Ce témoignage possède une force toute particulière. Déjà parce qu'il n'a pas été écrit par un adulte, mais par un enfant, un rescapé de seulement 16 ans livrant le récit de son enfance, de la dureté de ce qu'il a vécu, des horreurs qu'il a vues. Maurice Cling, au travers de cet ouvrage, ne fait que retranscrire les notes qu'il a prises juste après la Libération, lorsqu'il n'était encore qu'un enfant. A ce témoignage, il n'a fait qu'ajouter son analyse en début et en fin d'ouvrage, sans interférer avec le contenu même des notes d'origine. C'est donc un jeune homme encore meurtri, qui n'a pas encore commencé à se reconstruire que l'on découvre. Pourtant, il semble déjà tellement adulte, il fait preuve d'une grande maturité dans son écrit où lequel il s'efforce d'être précis et de conserver une certaine neutralité face aux événements. Cela rend ce récit encore plus passionnant, mais aussi plus terrifiant et plus émouvant qu'il n'aurait pu l'être.

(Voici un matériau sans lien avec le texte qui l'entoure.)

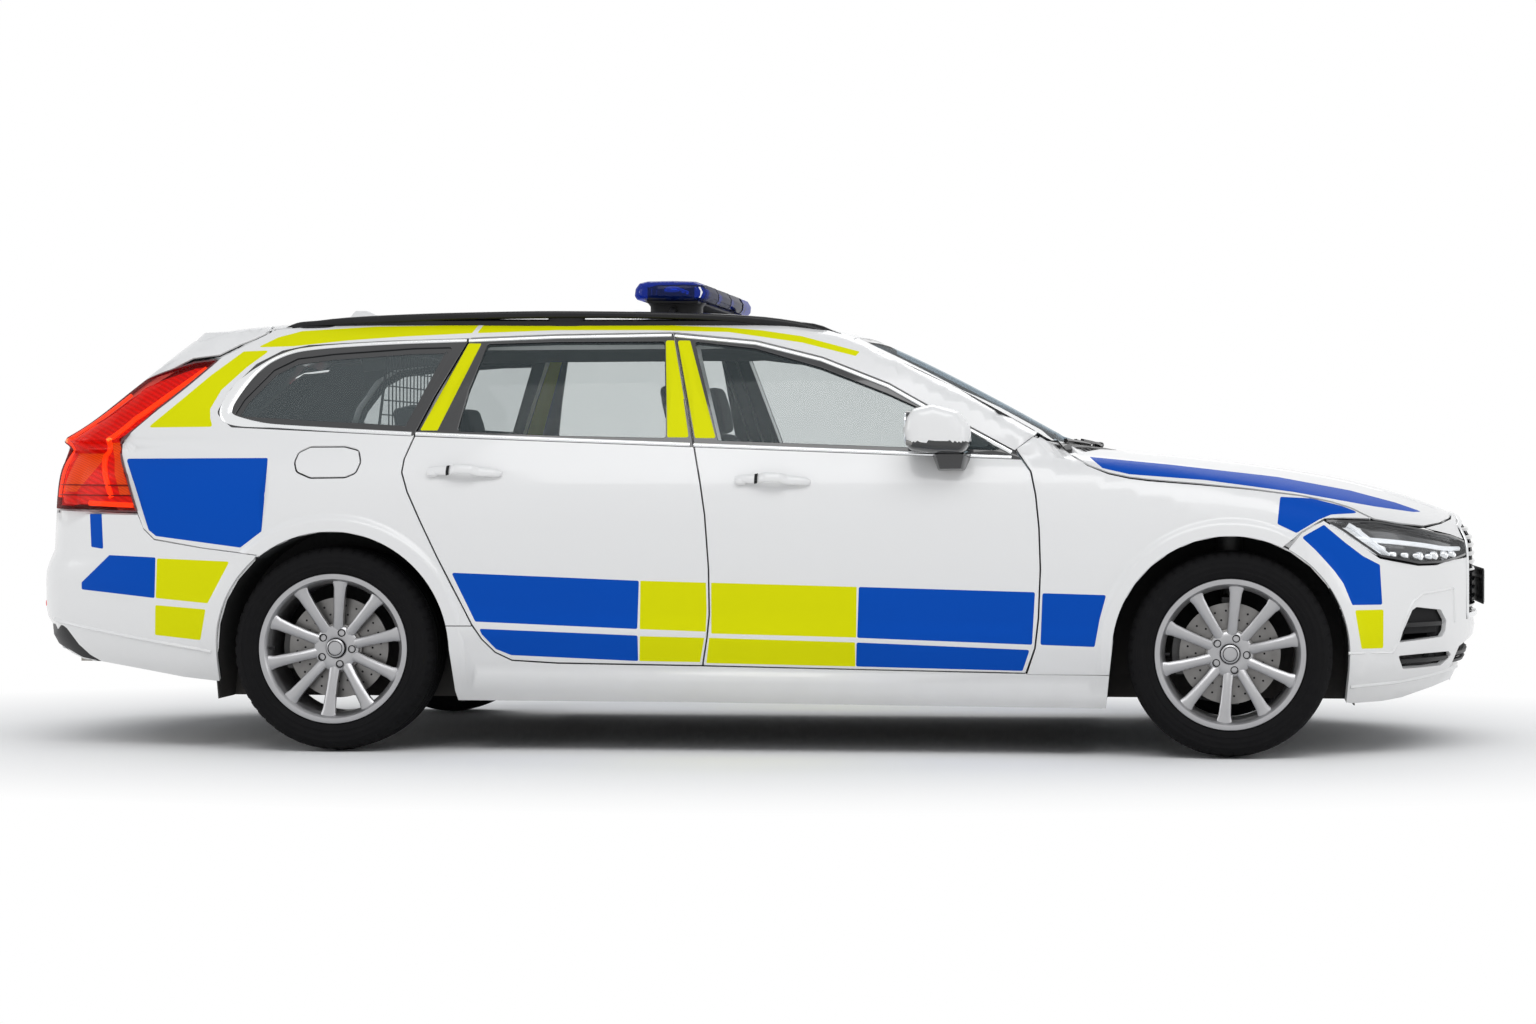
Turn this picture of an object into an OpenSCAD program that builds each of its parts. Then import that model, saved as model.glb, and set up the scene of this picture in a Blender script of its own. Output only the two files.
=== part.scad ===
// Estate patrol car: body shell, doors and lids, glass, running gear and cabin,
// each piece a solid of its own. Millimetres, +X to the front, +Y to the left, +Z up.
// The origin is on the ground under the middle of the car's length and width.

/* [Overall] */
// Distance between the axles
wheelbase = 2941; // [2500:1:3600]
// Front axle to the nose of the bumper
front_overhang = 872; // [760:1:1050]
// Rear axle to the end of the rear bumper
rear_overhang = 1123; // [950:1:1350]
// Width over the doors
body_width = 1878; // [1600:1:2300]
// Ground to the waist line of the side
waist_height = 960; // [900:1:1080]
// Ground to the roof skin on the centre line
roof_height = 1455; // [1380:1:1750]

/* [Body] */
// Depth of a door or pillar below the waist
side_depth = 120; // [90:1:140]
// Depth of a window frame or pillar above the waist
frame_depth = 66; // [54:1:80]
// Depth of a door's outer step, which laps its pillar
door_lap = 58; // [45:1:75]
// Thickness of the roof, bonnet and fenders
skin = 24; // [14:1:32]
// Shut line between panels
shut = 6; // [5:0.5:9]
// Gap around the inner step of a door, which swings past its pillar
lap_gap = 22; // [14:0.5:26]
// Depth of a window frame's outer step
frame_lap = 13; // [9:0.5:18]
// How far the inner step of a door is set in from its edge
door_step = 34; // [22:1:45]
// Glass thickness
glass = 5; // [3:0.5:6]
// Space left between a pane and its frame
glass_fit = 0.5; // [0.2:0.1:1]
// Radius of the wheel arch openings
arch_r = 385; // [370:1:420]

/* [Wheels] */
// Outside diameter of the tyre
tyre_d = 675; // [600:1:720]
// Tyre width
tyre_w = 245; // [195:1:265]
// Diameter over the rim flange
rim_d = 492; // [440:1:520]
// Track width, tyre centre to tyre centre
track = 1620; // [1450:1:1650]
// Diameter of the bolt circle
bolt_circle = 108; // [98:1:120]
// Wheel bolt hole
bolt_hole_d = 14.5; // [12:0.1:16]
// Brake disc diameter
disc_d = 330; // [280:1:345]
// Brake disc thickness
disc_t = 28; // [20:1:32]
// Wheel spindle diameter
spindle_d = 40; // [30:1:50]
// Kingpin diameter
kingpin_d = 24; // [16:1:30]
// Radial play of a shaft in its bore
play = 0.05; // [0.02:0.01:0.09]
// Kingpin axis inboard of the tyre centre
kingpin_offset = 62; // [50:1:75]

/* [Cabin] */
// Seat width
seat_w = 500; // [440:1:540]
// Distance of a front seat from the centre line
seat_y = 370; // [340:1:400]
// Outside diameter of the steering wheel rim
steering_d = 372; // [340:1:390]
// Steering shaft diameter
shaft_d = 28; // [20:1:34]
// Tilt of the steering shaft above the horizontal
shaft_tilt = 24; // [18:1:30]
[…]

De l'amusement au camp de Drancy au voyage de déportation vers la Pologne, de l'internement à Auschwitz où il fut privé de toute dignité, traité comme un animal, battu et insulté, à la Libération, Maurice nous dit tout, même les moments où il se trouvait au fond du trou et qui, pour les jeunes de maintenant, pourraient paraitre honteux, etc. Ce sont des souvenirs précieux, bourrés de détails précis et utiles dans le devoir de mémoire. C'est un moyen précieux pour en apprendre plus sur le déroulement du travail dans les camps, de la vie, de tout ce qui a constitué cette terrible période.

Il est difficile de décrire ce genre d'ouvrage, son contenu, tant chaque détail, chaque mot qui le compose est primordial. Je ne peux que vous inviter à le lire.